### Written problem
Look through the listing for the word "MESH". Copy each line that has it.

### Data segment
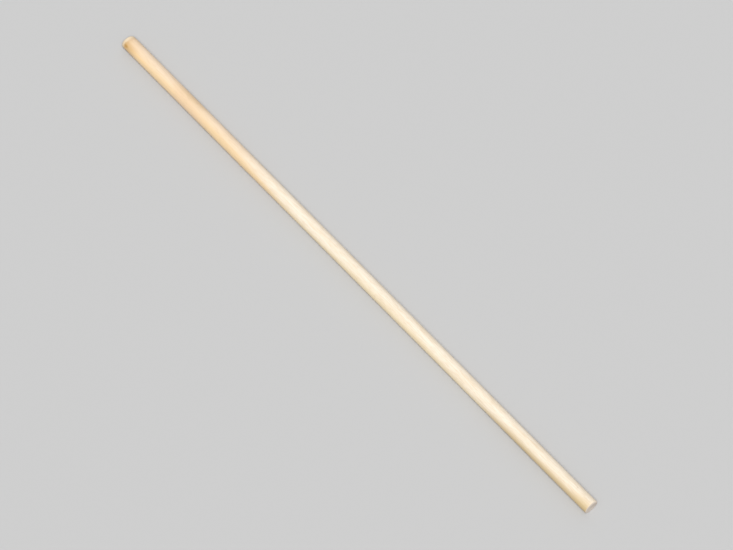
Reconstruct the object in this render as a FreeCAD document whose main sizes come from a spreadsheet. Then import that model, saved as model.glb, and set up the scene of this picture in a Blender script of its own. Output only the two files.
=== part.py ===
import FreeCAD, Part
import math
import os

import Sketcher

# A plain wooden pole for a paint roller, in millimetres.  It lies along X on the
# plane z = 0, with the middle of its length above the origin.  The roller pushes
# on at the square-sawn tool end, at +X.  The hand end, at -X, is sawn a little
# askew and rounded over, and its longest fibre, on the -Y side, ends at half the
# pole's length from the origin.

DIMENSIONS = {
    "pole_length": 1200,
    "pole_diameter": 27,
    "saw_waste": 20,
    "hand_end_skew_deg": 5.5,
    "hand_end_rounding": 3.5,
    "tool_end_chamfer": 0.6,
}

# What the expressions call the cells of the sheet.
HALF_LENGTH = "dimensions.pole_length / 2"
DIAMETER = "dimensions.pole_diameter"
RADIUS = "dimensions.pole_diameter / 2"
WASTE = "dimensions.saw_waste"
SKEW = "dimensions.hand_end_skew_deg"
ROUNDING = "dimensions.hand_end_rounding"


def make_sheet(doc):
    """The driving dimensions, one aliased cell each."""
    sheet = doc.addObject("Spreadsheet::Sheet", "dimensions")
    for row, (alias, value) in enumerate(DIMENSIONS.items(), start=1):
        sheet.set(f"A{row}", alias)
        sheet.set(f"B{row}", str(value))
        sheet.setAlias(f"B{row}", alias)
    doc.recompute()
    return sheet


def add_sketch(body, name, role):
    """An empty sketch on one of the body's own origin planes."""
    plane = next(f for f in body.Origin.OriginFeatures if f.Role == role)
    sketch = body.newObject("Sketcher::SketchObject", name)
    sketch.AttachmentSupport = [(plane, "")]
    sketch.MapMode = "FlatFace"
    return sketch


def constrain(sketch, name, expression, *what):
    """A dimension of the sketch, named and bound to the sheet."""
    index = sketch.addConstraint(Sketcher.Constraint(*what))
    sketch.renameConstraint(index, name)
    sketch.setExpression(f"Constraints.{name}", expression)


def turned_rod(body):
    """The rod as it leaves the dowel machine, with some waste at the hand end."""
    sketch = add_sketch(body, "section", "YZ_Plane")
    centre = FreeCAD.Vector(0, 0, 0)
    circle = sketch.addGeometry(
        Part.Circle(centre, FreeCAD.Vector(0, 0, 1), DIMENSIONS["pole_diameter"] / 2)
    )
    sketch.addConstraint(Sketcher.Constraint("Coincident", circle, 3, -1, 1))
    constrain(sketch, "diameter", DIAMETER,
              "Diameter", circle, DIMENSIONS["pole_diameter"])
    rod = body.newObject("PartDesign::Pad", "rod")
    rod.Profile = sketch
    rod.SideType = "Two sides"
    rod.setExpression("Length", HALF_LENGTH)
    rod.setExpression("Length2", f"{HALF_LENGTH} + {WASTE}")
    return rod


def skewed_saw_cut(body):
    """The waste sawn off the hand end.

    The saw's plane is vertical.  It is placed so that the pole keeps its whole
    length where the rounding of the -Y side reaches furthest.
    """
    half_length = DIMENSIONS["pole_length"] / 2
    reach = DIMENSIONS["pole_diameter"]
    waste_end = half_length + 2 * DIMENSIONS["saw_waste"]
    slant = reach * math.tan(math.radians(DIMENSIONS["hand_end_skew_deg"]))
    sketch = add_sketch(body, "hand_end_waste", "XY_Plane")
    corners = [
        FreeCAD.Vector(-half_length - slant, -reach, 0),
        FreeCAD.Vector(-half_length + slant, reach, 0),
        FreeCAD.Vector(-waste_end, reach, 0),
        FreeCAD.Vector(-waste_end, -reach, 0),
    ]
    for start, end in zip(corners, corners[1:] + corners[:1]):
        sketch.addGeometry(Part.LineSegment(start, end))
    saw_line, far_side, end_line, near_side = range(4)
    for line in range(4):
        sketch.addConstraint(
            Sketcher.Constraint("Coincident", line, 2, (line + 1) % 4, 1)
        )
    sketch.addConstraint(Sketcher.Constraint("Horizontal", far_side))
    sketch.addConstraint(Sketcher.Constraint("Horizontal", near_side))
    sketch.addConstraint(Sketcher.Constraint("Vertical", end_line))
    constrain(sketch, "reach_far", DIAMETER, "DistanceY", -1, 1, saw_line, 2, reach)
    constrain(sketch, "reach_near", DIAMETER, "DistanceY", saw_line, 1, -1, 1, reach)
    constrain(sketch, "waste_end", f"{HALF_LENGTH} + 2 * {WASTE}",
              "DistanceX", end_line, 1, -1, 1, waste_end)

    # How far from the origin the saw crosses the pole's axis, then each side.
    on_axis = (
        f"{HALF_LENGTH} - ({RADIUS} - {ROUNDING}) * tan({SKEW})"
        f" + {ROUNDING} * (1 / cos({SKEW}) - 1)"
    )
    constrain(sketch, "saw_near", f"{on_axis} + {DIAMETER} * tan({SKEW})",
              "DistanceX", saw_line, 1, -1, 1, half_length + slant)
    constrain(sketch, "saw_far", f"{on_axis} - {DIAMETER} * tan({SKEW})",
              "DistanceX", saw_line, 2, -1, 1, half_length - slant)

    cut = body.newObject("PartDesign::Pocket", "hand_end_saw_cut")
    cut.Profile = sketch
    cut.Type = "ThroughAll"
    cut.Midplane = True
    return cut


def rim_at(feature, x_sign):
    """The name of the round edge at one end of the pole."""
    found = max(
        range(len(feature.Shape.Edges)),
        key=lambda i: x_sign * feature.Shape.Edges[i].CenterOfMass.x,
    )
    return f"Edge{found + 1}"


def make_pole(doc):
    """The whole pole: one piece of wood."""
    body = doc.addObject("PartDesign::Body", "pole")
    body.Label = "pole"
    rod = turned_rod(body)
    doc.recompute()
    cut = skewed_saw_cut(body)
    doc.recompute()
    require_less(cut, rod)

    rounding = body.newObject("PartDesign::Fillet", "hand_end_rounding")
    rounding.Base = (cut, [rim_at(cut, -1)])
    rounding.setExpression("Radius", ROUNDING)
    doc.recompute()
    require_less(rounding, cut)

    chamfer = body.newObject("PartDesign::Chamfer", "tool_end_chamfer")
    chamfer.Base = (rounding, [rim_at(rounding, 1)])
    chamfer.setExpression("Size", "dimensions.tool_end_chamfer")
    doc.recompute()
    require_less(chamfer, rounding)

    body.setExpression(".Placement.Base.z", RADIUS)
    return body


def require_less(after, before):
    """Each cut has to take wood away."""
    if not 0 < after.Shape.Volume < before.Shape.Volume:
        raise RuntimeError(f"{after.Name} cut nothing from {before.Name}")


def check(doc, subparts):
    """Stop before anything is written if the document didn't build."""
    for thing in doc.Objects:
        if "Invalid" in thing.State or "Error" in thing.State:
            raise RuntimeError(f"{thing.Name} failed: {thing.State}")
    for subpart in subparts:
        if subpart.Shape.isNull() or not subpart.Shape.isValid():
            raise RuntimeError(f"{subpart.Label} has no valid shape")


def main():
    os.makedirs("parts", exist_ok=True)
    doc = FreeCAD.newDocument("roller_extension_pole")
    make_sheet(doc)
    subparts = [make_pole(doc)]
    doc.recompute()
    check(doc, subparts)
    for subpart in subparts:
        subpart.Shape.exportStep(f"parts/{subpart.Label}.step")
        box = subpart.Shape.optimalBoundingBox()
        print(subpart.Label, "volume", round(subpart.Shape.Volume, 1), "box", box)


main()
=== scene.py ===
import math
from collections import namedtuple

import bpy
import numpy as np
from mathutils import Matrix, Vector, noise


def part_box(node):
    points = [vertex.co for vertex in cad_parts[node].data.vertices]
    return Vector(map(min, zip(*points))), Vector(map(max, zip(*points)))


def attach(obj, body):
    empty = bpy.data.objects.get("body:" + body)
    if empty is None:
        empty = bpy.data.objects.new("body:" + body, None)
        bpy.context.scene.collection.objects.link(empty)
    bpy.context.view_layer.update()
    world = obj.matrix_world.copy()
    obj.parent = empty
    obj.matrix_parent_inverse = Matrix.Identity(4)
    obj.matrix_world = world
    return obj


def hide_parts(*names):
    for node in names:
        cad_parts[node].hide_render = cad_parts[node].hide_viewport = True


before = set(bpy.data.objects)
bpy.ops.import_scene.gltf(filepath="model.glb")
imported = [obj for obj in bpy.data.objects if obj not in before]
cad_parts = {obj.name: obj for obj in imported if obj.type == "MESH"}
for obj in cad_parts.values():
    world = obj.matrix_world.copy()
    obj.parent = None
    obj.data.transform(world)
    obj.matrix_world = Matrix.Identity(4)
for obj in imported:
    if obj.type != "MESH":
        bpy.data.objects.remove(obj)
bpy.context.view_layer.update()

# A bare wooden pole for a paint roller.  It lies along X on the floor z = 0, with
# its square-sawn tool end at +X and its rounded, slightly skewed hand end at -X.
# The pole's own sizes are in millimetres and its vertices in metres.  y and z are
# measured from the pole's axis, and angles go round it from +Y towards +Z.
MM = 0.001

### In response
cad_parts = {obj.name: obj for obj in imported if obj.type == "MESH"}
    if obj.type != "MESH":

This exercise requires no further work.